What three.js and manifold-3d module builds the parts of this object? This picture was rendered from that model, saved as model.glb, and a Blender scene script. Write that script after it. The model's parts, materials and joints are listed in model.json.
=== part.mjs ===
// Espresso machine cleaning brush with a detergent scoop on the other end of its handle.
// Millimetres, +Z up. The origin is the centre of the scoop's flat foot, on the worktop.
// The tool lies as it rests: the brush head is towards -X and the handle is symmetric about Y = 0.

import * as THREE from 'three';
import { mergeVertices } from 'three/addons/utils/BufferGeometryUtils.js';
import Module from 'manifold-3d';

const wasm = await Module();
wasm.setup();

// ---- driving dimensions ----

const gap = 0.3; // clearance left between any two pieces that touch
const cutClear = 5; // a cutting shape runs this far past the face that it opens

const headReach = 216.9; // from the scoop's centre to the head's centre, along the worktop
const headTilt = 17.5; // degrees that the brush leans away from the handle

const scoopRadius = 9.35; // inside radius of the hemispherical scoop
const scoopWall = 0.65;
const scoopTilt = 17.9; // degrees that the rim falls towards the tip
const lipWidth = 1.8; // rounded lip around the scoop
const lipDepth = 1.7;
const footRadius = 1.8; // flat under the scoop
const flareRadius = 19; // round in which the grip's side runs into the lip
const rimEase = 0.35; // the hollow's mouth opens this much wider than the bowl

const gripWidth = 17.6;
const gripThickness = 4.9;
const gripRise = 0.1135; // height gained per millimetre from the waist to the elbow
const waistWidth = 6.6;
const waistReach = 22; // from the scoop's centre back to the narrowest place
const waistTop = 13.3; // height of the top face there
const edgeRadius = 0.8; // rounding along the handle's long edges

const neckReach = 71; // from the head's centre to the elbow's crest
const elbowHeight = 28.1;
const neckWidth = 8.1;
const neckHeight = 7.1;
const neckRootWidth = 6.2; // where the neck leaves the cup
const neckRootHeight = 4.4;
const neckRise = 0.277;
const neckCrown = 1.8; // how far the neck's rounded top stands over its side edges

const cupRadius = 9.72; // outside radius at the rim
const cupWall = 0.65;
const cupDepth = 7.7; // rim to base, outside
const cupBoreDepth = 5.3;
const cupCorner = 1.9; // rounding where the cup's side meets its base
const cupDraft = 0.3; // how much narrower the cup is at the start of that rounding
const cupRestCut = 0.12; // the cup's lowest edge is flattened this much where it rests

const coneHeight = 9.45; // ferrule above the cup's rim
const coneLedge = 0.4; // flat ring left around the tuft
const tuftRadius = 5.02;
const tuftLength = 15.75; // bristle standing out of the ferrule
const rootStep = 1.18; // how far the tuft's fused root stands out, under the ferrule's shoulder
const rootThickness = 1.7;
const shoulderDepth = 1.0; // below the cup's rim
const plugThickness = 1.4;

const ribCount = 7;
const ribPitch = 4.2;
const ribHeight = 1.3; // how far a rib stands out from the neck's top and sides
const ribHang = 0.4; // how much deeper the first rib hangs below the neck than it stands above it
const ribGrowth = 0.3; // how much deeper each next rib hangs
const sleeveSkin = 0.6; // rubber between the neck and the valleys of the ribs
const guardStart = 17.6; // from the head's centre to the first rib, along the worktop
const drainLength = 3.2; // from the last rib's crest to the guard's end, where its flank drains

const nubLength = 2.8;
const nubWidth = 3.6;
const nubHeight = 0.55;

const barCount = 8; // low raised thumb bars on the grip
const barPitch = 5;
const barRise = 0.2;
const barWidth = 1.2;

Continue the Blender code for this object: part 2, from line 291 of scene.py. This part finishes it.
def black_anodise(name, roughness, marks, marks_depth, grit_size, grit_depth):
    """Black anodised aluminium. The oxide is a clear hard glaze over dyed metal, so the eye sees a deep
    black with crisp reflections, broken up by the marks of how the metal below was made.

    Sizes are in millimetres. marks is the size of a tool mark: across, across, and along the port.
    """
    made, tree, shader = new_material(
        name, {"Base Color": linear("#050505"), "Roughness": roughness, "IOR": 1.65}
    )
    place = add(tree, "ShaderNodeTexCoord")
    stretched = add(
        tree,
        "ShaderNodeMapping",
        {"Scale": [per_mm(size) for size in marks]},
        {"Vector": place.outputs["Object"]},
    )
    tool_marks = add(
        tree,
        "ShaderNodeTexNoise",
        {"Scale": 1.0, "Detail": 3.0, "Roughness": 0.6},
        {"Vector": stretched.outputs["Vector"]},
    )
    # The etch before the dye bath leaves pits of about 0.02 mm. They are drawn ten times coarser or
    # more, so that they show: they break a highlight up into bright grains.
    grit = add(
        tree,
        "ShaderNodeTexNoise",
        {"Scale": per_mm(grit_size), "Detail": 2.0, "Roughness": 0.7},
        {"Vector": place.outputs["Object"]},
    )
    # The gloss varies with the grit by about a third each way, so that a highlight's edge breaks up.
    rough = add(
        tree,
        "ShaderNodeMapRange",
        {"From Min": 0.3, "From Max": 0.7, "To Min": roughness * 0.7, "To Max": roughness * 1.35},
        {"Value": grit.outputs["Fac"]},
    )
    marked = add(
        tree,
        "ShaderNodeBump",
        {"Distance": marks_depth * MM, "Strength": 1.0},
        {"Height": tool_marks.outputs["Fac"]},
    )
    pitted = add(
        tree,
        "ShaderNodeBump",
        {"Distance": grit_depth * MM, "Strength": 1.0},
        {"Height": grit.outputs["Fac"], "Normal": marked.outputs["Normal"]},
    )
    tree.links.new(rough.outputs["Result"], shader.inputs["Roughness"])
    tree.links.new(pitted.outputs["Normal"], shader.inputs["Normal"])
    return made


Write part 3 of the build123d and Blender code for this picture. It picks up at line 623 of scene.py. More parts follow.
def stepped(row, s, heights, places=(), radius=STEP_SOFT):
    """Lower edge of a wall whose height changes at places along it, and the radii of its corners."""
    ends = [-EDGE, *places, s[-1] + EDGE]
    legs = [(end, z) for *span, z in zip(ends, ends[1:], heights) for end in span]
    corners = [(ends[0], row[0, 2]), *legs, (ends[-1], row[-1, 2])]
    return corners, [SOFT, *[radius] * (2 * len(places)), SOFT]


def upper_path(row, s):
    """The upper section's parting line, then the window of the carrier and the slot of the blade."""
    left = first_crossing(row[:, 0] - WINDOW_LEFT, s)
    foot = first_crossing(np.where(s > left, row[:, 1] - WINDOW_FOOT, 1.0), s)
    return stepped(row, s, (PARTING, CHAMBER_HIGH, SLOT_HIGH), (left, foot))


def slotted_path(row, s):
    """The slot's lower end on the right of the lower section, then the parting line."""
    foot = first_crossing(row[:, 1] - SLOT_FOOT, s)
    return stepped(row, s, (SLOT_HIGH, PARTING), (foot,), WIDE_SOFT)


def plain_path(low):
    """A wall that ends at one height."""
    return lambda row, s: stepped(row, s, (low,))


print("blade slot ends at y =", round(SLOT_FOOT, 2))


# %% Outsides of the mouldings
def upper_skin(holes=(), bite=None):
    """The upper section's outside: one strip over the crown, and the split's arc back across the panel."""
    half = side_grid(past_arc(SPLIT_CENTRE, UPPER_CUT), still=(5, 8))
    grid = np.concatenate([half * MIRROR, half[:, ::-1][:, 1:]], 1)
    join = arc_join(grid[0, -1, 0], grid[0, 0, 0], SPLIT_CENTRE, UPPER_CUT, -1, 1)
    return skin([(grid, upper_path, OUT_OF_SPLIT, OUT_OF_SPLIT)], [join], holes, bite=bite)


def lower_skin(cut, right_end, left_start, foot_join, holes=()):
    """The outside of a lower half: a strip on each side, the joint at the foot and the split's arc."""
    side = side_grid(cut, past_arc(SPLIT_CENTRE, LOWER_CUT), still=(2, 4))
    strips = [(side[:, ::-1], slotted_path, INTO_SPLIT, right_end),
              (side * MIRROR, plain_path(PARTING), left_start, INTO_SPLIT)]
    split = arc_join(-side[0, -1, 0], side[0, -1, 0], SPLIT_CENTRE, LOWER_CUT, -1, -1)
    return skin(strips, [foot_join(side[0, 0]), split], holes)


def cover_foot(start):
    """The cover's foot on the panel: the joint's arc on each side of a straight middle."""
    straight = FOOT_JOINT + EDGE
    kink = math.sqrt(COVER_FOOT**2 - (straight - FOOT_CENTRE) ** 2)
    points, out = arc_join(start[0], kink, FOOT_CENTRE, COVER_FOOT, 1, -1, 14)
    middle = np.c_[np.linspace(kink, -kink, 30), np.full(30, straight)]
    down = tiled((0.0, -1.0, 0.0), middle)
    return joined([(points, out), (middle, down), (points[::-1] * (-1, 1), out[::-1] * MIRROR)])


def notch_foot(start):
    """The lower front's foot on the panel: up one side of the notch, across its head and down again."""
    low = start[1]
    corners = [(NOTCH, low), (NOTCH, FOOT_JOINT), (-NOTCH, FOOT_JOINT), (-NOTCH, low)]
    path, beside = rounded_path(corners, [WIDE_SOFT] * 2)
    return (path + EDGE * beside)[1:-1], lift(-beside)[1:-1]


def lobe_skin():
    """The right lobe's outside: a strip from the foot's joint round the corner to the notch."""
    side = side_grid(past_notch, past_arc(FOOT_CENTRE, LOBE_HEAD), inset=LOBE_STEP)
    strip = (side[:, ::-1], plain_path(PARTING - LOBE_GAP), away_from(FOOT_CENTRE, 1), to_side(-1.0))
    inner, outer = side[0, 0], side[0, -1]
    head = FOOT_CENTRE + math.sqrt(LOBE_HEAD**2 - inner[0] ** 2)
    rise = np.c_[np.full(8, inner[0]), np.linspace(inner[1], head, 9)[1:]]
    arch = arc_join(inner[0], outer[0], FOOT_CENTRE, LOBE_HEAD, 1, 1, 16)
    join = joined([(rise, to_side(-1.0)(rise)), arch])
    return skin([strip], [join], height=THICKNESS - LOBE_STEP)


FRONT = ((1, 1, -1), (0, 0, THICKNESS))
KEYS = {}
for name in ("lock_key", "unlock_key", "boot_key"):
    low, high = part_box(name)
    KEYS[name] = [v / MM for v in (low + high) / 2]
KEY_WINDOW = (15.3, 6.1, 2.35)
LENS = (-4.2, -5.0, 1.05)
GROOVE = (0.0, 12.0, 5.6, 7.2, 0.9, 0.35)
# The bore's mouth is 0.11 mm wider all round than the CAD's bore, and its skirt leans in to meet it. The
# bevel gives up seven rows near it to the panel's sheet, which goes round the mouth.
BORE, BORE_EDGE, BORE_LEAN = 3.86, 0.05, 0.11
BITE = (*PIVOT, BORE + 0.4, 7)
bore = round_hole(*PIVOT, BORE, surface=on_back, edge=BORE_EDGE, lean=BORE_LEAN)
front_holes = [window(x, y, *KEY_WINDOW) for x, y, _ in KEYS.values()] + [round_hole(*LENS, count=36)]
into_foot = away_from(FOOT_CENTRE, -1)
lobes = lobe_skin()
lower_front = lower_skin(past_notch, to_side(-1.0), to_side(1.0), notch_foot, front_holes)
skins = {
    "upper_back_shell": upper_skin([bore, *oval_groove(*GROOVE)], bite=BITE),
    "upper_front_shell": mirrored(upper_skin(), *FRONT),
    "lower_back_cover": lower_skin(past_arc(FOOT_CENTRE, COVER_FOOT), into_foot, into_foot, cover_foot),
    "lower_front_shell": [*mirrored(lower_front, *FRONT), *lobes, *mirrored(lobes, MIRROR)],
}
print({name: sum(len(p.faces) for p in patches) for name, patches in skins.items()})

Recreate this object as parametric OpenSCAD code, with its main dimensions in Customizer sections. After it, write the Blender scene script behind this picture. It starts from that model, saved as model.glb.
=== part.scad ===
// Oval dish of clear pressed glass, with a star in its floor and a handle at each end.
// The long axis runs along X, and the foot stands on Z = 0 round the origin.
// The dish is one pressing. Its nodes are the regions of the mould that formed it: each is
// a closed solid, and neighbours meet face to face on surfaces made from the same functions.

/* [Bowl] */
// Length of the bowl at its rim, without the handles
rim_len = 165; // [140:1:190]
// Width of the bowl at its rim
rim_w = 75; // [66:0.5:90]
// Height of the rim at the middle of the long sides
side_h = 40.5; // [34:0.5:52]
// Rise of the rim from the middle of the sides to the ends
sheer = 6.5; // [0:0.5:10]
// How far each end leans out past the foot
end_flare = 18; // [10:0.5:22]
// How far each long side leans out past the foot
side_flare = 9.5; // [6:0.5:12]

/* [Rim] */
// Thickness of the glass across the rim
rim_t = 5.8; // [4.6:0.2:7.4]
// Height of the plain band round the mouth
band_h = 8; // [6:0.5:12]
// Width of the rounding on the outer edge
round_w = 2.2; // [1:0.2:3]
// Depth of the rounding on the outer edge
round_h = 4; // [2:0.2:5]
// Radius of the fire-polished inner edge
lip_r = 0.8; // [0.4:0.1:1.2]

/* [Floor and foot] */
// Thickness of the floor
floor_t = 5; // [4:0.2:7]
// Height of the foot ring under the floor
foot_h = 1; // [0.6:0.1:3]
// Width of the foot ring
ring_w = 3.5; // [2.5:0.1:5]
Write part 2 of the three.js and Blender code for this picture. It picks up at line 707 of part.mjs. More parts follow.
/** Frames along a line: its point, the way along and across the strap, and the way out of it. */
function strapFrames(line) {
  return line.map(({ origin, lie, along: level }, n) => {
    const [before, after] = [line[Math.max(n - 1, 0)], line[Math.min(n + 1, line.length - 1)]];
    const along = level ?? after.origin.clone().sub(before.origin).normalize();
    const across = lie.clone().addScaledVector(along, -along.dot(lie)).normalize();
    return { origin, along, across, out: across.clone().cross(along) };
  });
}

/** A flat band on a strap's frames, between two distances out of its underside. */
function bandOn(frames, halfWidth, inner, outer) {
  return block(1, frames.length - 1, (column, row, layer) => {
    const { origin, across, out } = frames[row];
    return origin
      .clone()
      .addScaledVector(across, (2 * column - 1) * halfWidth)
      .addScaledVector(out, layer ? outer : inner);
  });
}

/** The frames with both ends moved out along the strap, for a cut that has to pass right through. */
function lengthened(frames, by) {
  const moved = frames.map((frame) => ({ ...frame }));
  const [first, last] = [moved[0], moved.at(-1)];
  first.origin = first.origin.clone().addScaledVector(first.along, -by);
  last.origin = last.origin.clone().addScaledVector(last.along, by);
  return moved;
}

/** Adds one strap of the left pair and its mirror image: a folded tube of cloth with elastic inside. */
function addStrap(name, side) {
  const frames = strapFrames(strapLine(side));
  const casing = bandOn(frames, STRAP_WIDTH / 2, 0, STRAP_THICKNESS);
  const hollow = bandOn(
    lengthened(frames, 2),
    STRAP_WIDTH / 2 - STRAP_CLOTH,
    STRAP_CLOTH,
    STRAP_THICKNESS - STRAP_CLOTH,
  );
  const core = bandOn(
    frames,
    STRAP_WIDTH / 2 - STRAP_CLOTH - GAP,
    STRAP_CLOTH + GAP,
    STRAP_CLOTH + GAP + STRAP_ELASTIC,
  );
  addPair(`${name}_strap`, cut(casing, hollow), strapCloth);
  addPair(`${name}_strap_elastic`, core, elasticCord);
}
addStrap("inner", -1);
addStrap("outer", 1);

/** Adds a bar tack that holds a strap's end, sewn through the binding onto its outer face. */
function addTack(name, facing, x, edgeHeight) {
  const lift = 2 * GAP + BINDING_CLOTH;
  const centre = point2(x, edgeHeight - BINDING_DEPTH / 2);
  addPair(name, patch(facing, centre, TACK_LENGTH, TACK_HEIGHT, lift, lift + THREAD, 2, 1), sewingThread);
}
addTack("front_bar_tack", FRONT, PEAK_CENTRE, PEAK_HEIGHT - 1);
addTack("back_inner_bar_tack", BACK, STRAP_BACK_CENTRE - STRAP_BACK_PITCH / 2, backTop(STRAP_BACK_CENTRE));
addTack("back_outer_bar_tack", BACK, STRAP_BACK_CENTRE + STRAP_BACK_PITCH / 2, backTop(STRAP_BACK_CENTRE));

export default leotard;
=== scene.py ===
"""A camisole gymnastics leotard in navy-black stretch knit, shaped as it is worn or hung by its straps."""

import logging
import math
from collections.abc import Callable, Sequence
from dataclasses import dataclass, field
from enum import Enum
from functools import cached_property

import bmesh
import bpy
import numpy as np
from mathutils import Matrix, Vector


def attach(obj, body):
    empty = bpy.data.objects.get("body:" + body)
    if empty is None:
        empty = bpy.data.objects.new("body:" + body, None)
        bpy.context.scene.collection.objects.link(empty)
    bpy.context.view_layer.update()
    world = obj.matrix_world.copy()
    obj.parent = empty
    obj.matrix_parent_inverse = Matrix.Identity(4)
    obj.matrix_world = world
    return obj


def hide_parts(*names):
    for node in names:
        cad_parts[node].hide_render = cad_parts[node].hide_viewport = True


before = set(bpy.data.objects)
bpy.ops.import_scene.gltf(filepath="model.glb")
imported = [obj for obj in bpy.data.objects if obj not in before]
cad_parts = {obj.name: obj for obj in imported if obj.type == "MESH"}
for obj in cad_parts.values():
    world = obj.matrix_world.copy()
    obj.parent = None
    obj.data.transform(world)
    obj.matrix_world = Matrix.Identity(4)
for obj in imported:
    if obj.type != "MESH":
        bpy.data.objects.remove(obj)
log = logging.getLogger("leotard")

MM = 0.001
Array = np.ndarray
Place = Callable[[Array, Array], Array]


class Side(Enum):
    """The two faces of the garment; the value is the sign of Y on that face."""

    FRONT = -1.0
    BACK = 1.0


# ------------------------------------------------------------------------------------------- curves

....

**WRITTEN PROBLEM**
Take the listing above and repeat exactly the lines from the one containing "imported = [obj" through the one containing "Place = Callable[[Array, Array], Array]", both included.

**TASK RESULT**
imported = [obj for obj in bpy.data.objects if obj not in before]
cad_parts = {obj.name: obj for obj in imported if obj.type == "MESH"}
for obj in cad_parts.values():
    world = obj.matrix_world.copy()
    obj.parent = None
    obj.data.transform(world)
    obj.matrix_world = Matrix.Identity(4)
for obj in imported:
    if obj.type != "MESH":
        bpy.data.objects.remove(obj)
log = logging.getLogger("leotard")

MM = 0.001
Array = np.ndarray
Place = Callable[[Array, Array], Array]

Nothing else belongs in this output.